• _Given request_: Among the entries below, find the line with "[Cut ends] */", then quote it and each following line up to and including the line with "depsgraph = bpy.context.evaluated_depsgraph_get()", and nothing else.

━━━━━ Data records

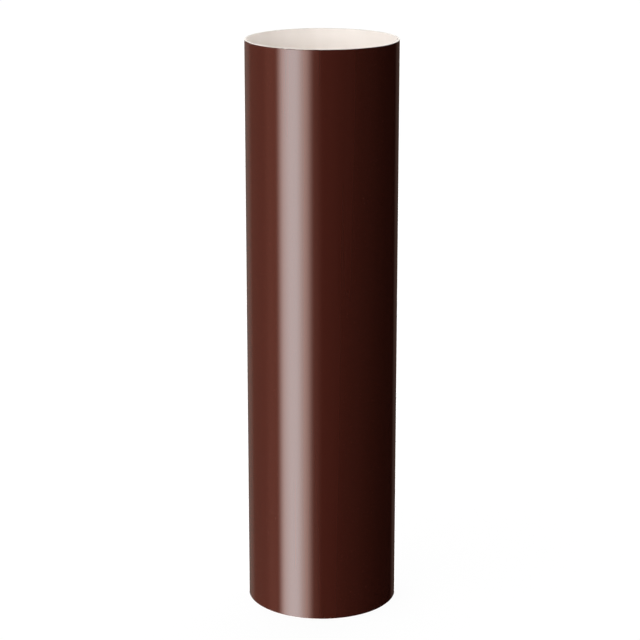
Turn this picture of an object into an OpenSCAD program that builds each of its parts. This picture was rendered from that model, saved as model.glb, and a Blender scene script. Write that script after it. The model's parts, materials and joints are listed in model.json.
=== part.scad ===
// Plain-ended round rainwater downpipe, extruded in one piece: a pale wall with a thin coloured skin
// fused to its outside. The pipe stands on its lower end. Its axis is Z, and the origin is the centre
// of the lower end. Lengths are in millimetres.

/* [Pipe] */
// Outside diameter, which fits the sockets and clips of its pipe system
outer_diameter = 100; // [50:1:160]
// Length between the two square-cut ends
pipe_length = 380; // [100:5:3000]
// Thickness of the wall, skin and core together
wall_thickness = 1.6; // [1.4:0.1:5]

/* [Cut ends] */
// Chamfer left on the outer edge of each end by the deburring tool
outer_chamfer = 0.3; // [0.1:0.05:0.6]
// Chamfer left on the inner edge of each end
inner_chamfer = 0.2; // [0.1:0.05:0.6]

/* [Hidden] */
outer_radius = outer_diameter / 2;
bore_radius = outer_radius - wall_thickness;
outer_skin_color = [0.36, 0.18, 0.15];
$fn = 180;

// Half section of the wall, from the bore on the left to the skin on the right.
module wall_section()
    polygon([
        [bore_radius, inner_chamfer],
        [bore_radius + inner_chamfer, 0],
        [outer_radius - outer_chamfer, 0],
        [outer_radius, outer_chamfer],
        [outer_radius, pipe_length - outer_chamfer],
        [outer_radius - outer_chamfer, pipe_length],
        [bore_radius + inner_chamfer, pipe_length],
        [bore_radius, pipe_length - inner_chamfer],
    ]);

// The whole length of pipe: the wall section turned about the axis.
module downpipe()
    color(outer_skin_color)
        rotate_extrude()
            wall_section();

downpipe();
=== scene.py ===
import json
import math
from collections import namedtuple

import bmesh
import bpy
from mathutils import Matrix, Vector


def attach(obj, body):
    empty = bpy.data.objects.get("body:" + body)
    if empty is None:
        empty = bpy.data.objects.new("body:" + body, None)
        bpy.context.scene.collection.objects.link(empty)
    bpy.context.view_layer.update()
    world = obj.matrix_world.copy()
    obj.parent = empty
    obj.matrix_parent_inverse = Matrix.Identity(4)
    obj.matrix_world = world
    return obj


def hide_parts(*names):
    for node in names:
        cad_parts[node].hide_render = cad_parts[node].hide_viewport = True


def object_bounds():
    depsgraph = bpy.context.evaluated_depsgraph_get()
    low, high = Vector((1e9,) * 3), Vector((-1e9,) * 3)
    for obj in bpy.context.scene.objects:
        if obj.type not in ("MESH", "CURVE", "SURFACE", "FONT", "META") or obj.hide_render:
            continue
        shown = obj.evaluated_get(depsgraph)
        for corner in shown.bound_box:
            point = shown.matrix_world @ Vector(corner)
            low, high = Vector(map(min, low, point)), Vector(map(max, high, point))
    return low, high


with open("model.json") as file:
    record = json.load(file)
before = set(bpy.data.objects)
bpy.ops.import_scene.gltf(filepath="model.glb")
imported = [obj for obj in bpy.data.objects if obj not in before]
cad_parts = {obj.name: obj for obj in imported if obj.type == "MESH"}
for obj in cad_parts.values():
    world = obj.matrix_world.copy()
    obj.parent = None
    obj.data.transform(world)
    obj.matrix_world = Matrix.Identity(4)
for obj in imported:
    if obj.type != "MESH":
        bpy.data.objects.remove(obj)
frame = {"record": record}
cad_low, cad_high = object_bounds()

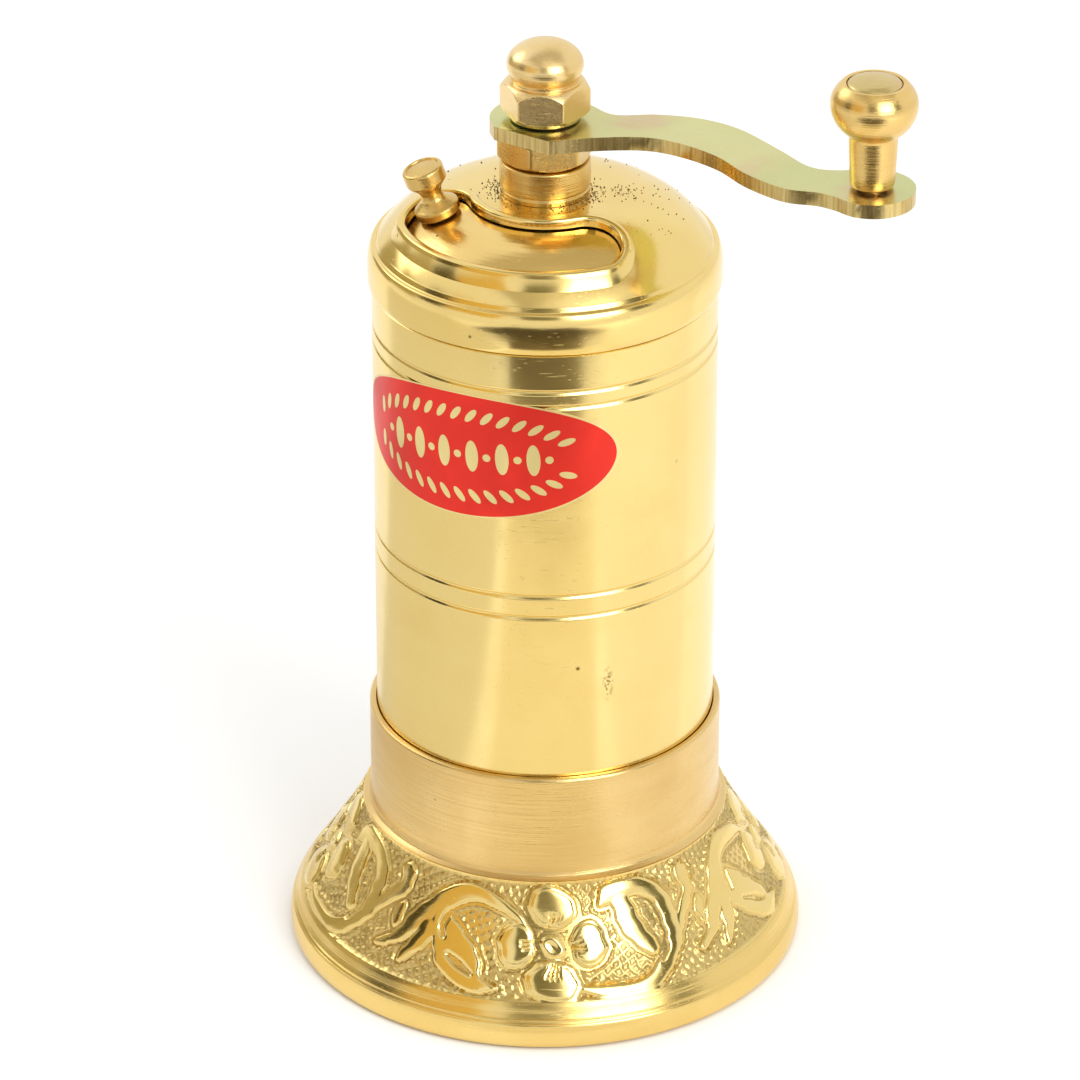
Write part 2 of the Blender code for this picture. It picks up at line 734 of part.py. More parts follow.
def arm_outline():
    """The S-shaped outline of the arm, from the hub's axis towards the knob's axis at +X.

    Each edge point is a share of the arm's length and an offset to the side.
    """
    back = [(0.165, 5.9), (0.27, 9.1), (0.39, 10.8), (0.515, 10.0), (0.67, 5.9), (0.79, 2.4), (0.87, 3.1)]
    front = [(0.885, -5.7), (0.79, -6.7), (0.66, -4.6), (0.54, -0.9), (0.41, 0.8), (0.3, 0.2), (0.17, -4.0)]
    hub_arc = arc(HUB_R, 56.0, 232.0, 8)
    end_centre = (ARM_LENGTH, 0.0)
    end_arc = arc(ARM_END_R, 120.0, -118.0, 8, end_centre)
    corner = (HUB_R * 0.56, -HUB_R * 0.92)
    points = list(hub_arc)
    hub_corner = len(points)
    points.append(corner)
    points += [(share * ARM_LENGTH, side) for share, side in reversed(front)]
    notch = len(points)
    points += list(reversed(end_arc))
    points += [(share * ARM_LENGTH, side) for share, side in reversed(back)]
    return smooth_closed(points, {hub_corner - 1, hub_corner, notch}, 3)


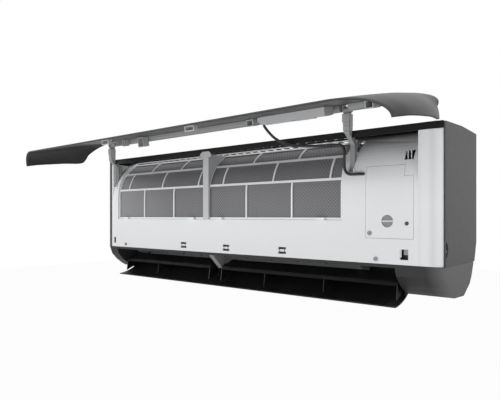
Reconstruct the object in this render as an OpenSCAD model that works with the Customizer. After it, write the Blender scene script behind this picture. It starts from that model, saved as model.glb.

━━━━━━━━━━

• _Exercise output_:
/* [Cut ends] */
// Chamfer left on the outer edge of each end by the deburring tool
outer_chamfer = 0.3; // [0.1:0.05:0.6]
// Chamfer left on the inner edge of each end
inner_chamfer = 0.2; // [0.1:0.05:0.6]

/* [Hidden] */
outer_radius = outer_diameter / 2;
bore_radius = outer_radius - wall_thickness;
outer_skin_color = [0.36, 0.18, 0.15];
$fn = 180;

// Half section of the wall, from the bore on the left to the skin on the right.
module wall_section()
    polygon([
        [bore_radius, inner_chamfer],
        [bore_radius + inner_chamfer, 0],
        [outer_radius - outer_chamfer, 0],
        [outer_radius, outer_chamfer],
        [outer_radius, pipe_length - outer_chamfer],
        [outer_radius - outer_chamfer, pipe_length],
        [bore_radius + inner_chamfer, pipe_length],
        [bore_radius, pipe_length - inner_chamfer],
    ]);

// The whole length of pipe: the wall section turned about the axis.
module downpipe()
    color(outer_skin_color)
        rotate_extrude()
            wall_section();

downpipe();
=== scene.py ===
import json
import math
from collections import namedtuple

import bmesh
import bpy
from mathutils import Matrix, Vector


def attach(obj, body):
    empty = bpy.data.objects.get("body:" + body)
    if empty is None:
        empty = bpy.data.objects.new("body:" + body, None)
        bpy.context.scene.collection.objects.link(empty)
    bpy.context.view_layer.update()
    world = obj.matrix_world.copy()
    obj.parent = empty
    obj.matrix_parent_inverse = Matrix.Identity(4)
    obj.matrix_world = world
    return obj


def hide_parts(*names):
    for node in names:
        cad_parts[node].hide_render = cad_parts[node].hide_viewport = True


def object_bounds():
    depsgraph = bpy.context.evaluated_depsgraph_get()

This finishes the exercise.